(What is asked) Start at the line containing "# Legend prints: three", stop at the line containing "Vector(map(max, high, point))", and set down every line in that stretch exactly as written, and nothing else.

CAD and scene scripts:
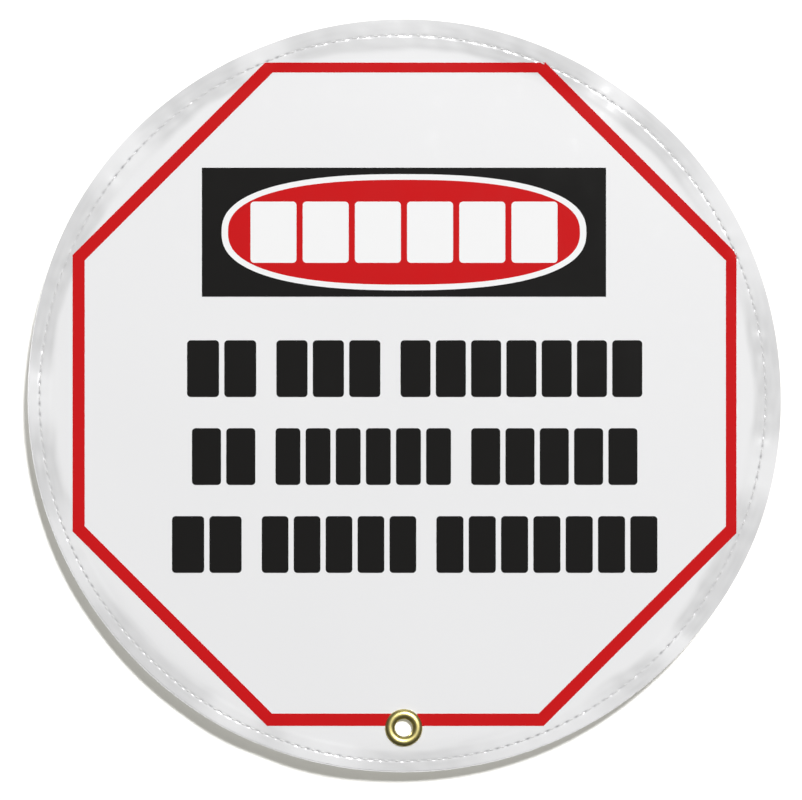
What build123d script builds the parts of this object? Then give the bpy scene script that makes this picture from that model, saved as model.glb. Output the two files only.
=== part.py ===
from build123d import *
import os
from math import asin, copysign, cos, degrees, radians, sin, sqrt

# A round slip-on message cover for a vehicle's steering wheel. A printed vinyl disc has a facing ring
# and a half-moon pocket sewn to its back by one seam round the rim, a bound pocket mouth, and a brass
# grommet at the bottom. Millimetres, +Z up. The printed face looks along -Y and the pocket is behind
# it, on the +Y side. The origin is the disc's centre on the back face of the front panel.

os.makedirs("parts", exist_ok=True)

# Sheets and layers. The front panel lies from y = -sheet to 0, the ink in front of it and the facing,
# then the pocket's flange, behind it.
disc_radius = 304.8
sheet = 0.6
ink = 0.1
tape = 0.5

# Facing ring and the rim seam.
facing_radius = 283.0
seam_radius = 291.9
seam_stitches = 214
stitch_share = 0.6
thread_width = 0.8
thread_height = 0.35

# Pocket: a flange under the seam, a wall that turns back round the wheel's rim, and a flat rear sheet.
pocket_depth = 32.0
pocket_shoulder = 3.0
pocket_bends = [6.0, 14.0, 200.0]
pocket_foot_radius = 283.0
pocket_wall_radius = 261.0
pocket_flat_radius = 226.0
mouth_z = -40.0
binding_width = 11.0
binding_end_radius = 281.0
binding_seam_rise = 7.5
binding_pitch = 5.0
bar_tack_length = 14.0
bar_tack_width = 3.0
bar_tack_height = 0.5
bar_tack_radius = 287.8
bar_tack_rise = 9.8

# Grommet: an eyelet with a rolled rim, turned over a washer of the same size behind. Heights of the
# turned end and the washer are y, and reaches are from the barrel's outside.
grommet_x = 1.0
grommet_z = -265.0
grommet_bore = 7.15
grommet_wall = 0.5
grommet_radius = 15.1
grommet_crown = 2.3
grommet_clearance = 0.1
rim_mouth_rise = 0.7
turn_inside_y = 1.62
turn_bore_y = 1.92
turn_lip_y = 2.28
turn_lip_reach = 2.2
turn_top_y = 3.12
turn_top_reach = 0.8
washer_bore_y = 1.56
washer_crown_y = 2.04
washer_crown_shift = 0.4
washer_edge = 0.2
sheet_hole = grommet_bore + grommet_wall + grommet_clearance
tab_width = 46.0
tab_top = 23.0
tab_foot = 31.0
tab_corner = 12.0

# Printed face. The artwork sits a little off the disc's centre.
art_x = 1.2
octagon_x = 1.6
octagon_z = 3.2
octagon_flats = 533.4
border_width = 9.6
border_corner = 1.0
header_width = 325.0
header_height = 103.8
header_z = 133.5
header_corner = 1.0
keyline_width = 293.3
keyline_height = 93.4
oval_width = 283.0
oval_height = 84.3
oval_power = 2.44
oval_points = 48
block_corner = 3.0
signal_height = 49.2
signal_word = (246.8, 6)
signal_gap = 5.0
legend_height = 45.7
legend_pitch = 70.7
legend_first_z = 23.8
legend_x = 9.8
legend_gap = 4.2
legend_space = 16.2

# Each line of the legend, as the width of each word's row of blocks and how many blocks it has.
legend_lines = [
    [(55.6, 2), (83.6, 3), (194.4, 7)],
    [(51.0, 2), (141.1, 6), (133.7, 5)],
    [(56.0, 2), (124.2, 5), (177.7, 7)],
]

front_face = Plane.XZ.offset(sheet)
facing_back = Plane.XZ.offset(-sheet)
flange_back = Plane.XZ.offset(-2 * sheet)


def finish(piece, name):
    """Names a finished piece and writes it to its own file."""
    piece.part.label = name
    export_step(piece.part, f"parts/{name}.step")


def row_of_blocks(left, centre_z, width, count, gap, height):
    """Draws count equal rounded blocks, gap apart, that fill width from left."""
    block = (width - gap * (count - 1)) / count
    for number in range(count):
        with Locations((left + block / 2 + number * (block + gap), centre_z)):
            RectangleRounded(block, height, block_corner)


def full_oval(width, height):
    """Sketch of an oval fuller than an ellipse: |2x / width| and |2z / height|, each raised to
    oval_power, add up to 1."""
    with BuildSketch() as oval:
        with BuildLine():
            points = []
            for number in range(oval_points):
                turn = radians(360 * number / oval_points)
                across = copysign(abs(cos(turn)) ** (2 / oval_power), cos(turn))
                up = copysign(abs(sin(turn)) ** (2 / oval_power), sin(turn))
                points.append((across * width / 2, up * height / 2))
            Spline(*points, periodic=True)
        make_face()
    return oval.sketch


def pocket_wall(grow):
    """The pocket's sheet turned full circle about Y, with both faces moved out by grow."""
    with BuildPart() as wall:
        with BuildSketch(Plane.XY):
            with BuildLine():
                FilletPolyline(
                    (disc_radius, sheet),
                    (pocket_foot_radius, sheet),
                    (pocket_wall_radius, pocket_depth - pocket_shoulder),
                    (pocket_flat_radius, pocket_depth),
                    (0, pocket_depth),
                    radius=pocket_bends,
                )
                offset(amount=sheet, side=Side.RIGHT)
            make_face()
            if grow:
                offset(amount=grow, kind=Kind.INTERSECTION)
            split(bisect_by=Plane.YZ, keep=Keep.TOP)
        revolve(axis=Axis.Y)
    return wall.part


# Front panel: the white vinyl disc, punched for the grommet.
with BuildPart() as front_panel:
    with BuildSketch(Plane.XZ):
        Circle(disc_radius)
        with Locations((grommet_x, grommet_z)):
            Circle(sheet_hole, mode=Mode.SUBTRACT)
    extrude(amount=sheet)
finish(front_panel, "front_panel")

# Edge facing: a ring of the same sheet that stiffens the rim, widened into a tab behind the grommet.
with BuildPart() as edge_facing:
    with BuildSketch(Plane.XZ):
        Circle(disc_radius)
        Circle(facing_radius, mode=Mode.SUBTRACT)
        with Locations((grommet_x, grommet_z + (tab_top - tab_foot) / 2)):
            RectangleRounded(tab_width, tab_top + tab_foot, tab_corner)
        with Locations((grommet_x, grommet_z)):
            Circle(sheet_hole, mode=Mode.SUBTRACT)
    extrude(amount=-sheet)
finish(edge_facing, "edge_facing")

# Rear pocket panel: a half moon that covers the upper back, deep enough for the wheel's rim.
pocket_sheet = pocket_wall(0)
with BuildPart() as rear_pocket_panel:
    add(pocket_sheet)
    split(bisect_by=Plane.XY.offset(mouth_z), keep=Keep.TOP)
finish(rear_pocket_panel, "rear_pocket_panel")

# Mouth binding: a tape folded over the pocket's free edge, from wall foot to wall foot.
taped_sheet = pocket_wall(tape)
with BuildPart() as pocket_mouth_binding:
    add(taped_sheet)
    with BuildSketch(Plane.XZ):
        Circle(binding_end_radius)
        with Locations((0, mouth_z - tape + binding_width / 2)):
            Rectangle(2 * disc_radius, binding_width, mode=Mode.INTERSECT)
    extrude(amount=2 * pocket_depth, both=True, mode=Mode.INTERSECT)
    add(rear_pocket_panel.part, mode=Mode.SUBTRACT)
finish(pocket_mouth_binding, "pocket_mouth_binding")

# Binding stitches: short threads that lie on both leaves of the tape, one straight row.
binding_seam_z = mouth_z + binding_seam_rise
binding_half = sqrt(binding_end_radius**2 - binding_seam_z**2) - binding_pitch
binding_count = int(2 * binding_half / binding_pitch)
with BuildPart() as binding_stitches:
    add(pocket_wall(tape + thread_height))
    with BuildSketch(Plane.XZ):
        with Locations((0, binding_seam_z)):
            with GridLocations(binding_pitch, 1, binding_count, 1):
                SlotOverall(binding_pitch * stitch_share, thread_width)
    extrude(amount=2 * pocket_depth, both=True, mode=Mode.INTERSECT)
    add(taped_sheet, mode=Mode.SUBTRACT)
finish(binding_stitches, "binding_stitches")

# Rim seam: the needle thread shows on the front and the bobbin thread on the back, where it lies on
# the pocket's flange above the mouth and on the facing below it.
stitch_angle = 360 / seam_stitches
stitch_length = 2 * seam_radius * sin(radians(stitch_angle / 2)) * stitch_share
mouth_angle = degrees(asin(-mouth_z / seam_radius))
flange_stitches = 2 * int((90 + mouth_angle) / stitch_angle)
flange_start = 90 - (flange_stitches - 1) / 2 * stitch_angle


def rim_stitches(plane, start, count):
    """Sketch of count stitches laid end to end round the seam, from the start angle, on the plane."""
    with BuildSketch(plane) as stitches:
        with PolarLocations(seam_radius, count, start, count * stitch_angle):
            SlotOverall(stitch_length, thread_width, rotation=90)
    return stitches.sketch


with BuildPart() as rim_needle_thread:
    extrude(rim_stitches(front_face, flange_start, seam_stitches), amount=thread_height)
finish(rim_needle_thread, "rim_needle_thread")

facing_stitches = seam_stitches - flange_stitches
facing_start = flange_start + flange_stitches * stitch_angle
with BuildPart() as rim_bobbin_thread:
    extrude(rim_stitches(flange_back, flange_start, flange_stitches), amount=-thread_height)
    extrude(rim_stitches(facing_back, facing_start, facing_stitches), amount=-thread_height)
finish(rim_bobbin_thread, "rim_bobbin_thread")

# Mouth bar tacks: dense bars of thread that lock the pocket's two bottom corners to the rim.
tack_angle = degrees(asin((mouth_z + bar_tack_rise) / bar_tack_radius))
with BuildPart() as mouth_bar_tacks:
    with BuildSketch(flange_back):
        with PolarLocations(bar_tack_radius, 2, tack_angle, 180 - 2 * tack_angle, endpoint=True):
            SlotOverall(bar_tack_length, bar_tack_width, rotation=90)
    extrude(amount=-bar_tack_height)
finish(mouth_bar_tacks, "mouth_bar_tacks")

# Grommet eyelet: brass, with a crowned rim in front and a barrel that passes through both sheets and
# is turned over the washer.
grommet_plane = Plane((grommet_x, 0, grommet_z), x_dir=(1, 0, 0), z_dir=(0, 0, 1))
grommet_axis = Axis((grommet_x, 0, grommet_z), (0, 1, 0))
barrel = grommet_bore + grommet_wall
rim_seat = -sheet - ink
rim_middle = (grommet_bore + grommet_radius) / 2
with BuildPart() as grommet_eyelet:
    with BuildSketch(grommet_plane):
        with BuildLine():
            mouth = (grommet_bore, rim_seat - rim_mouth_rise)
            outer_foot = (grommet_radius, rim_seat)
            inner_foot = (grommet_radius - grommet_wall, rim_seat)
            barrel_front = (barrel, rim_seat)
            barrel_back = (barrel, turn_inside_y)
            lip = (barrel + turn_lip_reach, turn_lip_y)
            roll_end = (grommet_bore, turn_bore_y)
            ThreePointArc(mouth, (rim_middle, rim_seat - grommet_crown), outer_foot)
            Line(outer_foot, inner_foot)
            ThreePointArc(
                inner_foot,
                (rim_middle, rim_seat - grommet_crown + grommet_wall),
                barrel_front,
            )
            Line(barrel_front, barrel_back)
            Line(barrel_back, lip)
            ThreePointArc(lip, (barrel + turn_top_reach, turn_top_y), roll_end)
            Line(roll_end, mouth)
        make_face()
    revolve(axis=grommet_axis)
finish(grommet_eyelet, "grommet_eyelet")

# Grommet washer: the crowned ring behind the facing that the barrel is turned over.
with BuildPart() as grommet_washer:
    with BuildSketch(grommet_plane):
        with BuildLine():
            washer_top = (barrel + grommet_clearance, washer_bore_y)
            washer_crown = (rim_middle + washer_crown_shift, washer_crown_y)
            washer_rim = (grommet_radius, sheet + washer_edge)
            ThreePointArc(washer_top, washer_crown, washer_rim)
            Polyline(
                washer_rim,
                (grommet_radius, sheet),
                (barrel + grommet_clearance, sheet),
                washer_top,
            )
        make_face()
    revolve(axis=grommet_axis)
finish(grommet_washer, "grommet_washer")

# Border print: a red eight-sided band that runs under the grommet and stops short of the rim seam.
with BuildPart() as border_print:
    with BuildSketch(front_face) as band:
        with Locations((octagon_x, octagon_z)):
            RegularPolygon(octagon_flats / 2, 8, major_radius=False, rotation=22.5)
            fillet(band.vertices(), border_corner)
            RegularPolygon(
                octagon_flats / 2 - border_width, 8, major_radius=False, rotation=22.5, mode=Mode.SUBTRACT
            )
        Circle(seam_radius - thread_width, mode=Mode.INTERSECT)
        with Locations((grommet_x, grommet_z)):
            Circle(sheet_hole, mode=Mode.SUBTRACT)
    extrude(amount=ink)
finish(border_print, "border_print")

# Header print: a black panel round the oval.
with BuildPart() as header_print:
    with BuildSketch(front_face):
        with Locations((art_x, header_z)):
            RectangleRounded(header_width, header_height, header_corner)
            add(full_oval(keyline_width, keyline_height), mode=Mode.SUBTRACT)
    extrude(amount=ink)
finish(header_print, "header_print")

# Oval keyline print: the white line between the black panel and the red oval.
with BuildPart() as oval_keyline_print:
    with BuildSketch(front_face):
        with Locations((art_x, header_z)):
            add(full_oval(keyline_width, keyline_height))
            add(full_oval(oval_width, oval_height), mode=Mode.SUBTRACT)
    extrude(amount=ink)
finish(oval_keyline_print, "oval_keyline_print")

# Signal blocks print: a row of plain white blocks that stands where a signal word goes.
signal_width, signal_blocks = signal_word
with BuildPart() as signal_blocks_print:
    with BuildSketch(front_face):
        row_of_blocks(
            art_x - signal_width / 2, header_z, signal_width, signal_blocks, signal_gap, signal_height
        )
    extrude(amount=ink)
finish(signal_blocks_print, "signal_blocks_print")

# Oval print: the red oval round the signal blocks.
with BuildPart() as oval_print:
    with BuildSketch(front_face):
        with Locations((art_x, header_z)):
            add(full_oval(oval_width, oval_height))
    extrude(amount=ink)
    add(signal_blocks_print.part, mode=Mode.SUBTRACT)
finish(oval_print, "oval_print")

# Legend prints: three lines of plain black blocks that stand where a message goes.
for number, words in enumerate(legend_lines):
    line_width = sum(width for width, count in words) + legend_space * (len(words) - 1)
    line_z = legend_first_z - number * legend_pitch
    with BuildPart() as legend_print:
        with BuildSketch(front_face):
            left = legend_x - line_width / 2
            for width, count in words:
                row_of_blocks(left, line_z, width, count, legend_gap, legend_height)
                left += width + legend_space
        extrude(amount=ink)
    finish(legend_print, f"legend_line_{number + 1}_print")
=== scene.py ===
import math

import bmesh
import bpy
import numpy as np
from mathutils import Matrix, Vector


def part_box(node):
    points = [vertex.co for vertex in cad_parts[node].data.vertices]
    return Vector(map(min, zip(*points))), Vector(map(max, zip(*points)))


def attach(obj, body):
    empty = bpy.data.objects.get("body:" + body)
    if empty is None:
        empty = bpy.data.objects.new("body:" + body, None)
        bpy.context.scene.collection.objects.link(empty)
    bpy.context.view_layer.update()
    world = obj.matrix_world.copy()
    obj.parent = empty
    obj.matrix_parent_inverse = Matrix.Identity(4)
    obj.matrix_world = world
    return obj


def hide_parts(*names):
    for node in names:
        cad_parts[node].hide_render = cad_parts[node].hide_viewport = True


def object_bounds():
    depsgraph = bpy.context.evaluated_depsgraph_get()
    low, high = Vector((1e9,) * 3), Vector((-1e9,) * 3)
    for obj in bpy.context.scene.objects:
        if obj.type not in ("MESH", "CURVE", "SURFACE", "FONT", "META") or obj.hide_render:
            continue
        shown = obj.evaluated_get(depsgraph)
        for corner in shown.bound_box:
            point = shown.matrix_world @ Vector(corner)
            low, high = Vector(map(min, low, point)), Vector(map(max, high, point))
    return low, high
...
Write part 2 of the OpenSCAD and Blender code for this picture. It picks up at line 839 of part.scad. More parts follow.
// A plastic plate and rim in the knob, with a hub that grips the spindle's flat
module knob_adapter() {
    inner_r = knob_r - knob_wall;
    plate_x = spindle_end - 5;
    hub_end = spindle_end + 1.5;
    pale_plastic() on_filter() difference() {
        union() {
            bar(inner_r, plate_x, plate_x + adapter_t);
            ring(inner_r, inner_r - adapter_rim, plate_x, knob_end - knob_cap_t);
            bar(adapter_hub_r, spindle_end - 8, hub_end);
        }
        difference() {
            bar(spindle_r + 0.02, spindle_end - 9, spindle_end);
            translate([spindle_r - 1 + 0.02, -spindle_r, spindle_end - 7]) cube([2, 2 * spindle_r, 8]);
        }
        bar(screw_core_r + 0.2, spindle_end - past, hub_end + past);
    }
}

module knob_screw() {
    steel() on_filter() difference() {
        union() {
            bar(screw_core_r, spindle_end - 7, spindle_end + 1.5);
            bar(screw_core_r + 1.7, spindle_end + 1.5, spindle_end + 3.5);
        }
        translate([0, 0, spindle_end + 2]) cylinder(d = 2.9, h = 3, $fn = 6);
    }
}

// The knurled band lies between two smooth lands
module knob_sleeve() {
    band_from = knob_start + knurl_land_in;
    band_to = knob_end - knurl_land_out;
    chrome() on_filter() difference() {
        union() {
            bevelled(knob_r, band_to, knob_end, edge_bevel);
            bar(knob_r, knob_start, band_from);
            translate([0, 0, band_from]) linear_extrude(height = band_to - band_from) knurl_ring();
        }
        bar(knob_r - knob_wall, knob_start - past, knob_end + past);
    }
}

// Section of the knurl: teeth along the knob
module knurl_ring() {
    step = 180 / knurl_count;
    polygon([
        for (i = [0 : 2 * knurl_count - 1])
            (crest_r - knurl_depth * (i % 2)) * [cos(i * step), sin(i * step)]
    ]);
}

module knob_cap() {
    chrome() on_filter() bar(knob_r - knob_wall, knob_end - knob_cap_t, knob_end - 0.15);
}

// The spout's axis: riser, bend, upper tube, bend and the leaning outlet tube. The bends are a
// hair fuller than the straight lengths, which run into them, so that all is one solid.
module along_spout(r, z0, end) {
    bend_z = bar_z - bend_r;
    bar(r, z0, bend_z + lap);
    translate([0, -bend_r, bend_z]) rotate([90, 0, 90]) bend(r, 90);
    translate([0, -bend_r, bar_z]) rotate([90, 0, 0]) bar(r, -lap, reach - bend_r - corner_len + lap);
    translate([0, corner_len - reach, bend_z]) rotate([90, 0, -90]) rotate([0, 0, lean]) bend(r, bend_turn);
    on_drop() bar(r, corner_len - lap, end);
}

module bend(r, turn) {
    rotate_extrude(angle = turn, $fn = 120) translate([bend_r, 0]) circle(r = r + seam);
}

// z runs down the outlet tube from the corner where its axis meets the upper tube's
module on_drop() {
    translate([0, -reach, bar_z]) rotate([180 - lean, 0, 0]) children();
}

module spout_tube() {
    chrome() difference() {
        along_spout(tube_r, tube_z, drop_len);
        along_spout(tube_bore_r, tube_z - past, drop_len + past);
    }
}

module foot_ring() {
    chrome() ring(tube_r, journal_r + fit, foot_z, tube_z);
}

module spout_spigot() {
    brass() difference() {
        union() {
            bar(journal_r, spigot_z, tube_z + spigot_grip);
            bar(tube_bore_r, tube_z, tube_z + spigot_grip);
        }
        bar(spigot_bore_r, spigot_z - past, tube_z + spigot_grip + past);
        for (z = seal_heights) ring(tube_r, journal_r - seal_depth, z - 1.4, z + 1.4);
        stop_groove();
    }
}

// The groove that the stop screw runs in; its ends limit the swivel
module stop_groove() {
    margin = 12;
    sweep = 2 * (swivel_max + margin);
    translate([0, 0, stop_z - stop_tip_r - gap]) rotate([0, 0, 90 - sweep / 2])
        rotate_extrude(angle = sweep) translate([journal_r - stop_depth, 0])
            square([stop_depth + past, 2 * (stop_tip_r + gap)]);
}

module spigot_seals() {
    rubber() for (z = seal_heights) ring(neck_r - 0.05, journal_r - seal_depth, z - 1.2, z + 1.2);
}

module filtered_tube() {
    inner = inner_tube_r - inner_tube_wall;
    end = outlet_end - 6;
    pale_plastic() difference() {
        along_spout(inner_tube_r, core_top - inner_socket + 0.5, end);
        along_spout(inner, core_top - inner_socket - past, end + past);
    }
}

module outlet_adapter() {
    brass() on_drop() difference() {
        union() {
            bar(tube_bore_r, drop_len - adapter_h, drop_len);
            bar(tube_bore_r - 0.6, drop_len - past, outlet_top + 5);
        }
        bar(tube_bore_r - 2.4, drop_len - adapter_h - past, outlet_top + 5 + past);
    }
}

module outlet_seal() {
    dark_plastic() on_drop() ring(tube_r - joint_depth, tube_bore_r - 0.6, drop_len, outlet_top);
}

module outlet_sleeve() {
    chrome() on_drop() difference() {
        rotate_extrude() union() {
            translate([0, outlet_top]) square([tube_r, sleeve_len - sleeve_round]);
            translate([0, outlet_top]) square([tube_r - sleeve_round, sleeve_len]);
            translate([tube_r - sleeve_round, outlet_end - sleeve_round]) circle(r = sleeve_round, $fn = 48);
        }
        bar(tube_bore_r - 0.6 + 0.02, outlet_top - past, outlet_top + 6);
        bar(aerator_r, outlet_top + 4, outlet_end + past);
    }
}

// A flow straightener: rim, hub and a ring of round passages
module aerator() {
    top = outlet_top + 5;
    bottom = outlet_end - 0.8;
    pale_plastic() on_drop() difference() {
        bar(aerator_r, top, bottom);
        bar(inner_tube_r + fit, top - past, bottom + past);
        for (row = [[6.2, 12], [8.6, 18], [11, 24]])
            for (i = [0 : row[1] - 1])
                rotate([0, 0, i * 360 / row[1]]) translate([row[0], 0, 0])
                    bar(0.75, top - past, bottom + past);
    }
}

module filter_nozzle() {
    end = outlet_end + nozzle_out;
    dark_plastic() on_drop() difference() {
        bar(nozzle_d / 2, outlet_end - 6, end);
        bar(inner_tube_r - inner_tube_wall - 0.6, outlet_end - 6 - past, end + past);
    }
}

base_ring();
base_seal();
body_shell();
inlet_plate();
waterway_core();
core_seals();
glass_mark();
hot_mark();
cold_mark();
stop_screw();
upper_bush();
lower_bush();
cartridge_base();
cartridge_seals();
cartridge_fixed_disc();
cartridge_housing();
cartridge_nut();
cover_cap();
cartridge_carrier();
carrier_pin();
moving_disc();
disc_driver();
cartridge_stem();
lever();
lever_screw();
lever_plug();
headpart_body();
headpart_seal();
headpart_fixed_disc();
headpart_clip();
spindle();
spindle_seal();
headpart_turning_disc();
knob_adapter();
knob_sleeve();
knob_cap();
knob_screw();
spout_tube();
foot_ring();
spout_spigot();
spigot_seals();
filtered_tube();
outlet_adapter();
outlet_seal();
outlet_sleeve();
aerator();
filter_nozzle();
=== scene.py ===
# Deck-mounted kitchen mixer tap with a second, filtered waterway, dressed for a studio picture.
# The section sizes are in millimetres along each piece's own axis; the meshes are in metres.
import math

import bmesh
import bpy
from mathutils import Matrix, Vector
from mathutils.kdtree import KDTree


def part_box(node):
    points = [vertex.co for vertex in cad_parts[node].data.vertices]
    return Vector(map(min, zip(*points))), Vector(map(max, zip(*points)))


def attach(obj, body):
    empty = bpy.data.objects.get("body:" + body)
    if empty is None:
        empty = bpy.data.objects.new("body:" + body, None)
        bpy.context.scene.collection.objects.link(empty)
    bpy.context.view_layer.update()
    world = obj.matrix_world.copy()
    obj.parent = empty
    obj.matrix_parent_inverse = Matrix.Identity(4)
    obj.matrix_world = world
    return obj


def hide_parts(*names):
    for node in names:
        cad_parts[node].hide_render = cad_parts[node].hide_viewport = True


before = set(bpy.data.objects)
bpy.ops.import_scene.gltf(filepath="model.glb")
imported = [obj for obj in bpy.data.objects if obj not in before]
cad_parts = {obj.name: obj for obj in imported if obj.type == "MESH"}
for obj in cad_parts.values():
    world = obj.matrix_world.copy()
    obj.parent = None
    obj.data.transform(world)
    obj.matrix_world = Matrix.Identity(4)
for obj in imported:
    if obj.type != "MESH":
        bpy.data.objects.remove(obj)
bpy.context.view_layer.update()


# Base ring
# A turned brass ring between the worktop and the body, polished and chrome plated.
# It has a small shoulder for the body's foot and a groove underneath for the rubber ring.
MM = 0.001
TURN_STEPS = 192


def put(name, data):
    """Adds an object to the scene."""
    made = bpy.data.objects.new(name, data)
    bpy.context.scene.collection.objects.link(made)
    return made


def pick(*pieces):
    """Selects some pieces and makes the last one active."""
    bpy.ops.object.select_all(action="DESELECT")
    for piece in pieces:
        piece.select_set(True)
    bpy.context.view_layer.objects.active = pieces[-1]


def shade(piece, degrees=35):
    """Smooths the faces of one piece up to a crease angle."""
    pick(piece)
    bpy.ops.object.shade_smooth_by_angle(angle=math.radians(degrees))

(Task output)
# Legend prints: three lines of plain black blocks that stand where a message goes.
for number, words in enumerate(legend_lines):
    line_width = sum(width for width, count in words) + legend_space * (len(words) - 1)
    line_z = legend_first_z - number * legend_pitch
    with BuildPart() as legend_print:
        with BuildSketch(front_face):
            left = legend_x - line_width / 2
            for width, count in words:
                row_of_blocks(left, line_z, width, count, legend_gap, legend_height)
                left += width + legend_space
        extrude(amount=ink)
    finish(legend_print, f"legend_line_{number + 1}_print")
=== scene.py ===
import math

import bmesh
import bpy
import numpy as np
from mathutils import Matrix, Vector


def part_box(node):
    points = [vertex.co for vertex in cad_parts[node].data.vertices]
    return Vector(map(min, zip(*points))), Vector(map(max, zip(*points)))


def attach(obj, body):
    empty = bpy.data.objects.get("body:" + body)
    if empty is None:
        empty = bpy.data.objects.new("body:" + body, None)
        bpy.context.scene.collection.objects.link(empty)
    bpy.context.view_layer.update()
    world = obj.matrix_world.copy()
    obj.parent = empty
    obj.matrix_parent_inverse = Matrix.Identity(4)
    obj.matrix_world = world
    return obj


def hide_parts(*names):
    for node in names:
        cad_parts[node].hide_render = cad_parts[node].hide_viewport = True


def object_bounds():
    depsgraph = bpy.context.evaluated_depsgraph_get()
    low, high = Vector((1e9,) * 3), Vector((-1e9,) * 3)
    for obj in bpy.context.scene.objects:
        if obj.type not in ("MESH", "CURVE", "SURFACE", "FONT", "META") or obj.hide_render:
            continue
        shown = obj.evaluated_get(depsgraph)
        for corner in shown.bound_box:
            point = shown.matrix_world @ Vector(corner)
            low, high = Vector(map(min, low, point)), Vector(map(max, high, point))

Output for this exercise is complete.